I didn’t think I would post today, as we traveled on three trains starting at 8:30 AM to arrive in Salzburg after 3, but it turns out that the city was eager to share its delights, even for late-afternoon arrivals.
John Bateman met us at the station, after coming in for the week from Portugal. We’re also celebrating our birthdays. He turns 80!
John returns to Salzburg after a 50-year hiatus!

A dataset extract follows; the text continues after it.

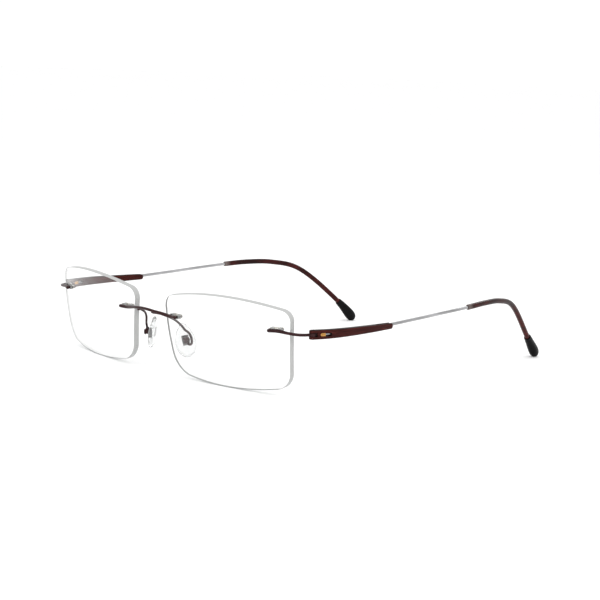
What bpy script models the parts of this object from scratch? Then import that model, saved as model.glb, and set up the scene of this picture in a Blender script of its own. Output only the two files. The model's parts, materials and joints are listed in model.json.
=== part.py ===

Together, we took a taxi to our hotel at Goldgasse 17, literally steps away from the gigantic Domplatz square. We barely had to walk out the door to see all this in the first few minutes of our visit:
Goldgasse, looking from our hotel onto the Domplatz
A horse-drawn carriage in the square
Towering fountain in the square
The Dom cathedral
Old meets new, with the Abbey Church of St Peter in the background
The medieval Hohensalzburg fortress dominates the skyline
Triton fountain
And a few photos from inside St Peter’s, where designers were definitely going for Baroque:
When the sun began to set, we stopped for dinner, and then for our first Austrian Pastry of the Day, made fresh here in a tiny shop in the same building where Mozart taught one of his students, composer and pianist Fran’s Jakob Freystadtler (as you can see on the plaque above the door).
The pastry is a traditional German baumkuchen, which is a sweet dough, rolled onto a wooden spit, then rolled in cinnamon sugar and baked like a rotisserie chicken in a small oven.
When you eat it warm, it unravels like string cheese, but the Germans think it looks like a log or tree with rings, thus its name, tree-cake.
Regardless of its name and my odd food comparisons, it made a sweet end of the day for the three of us who shared it. Gut nacht for now.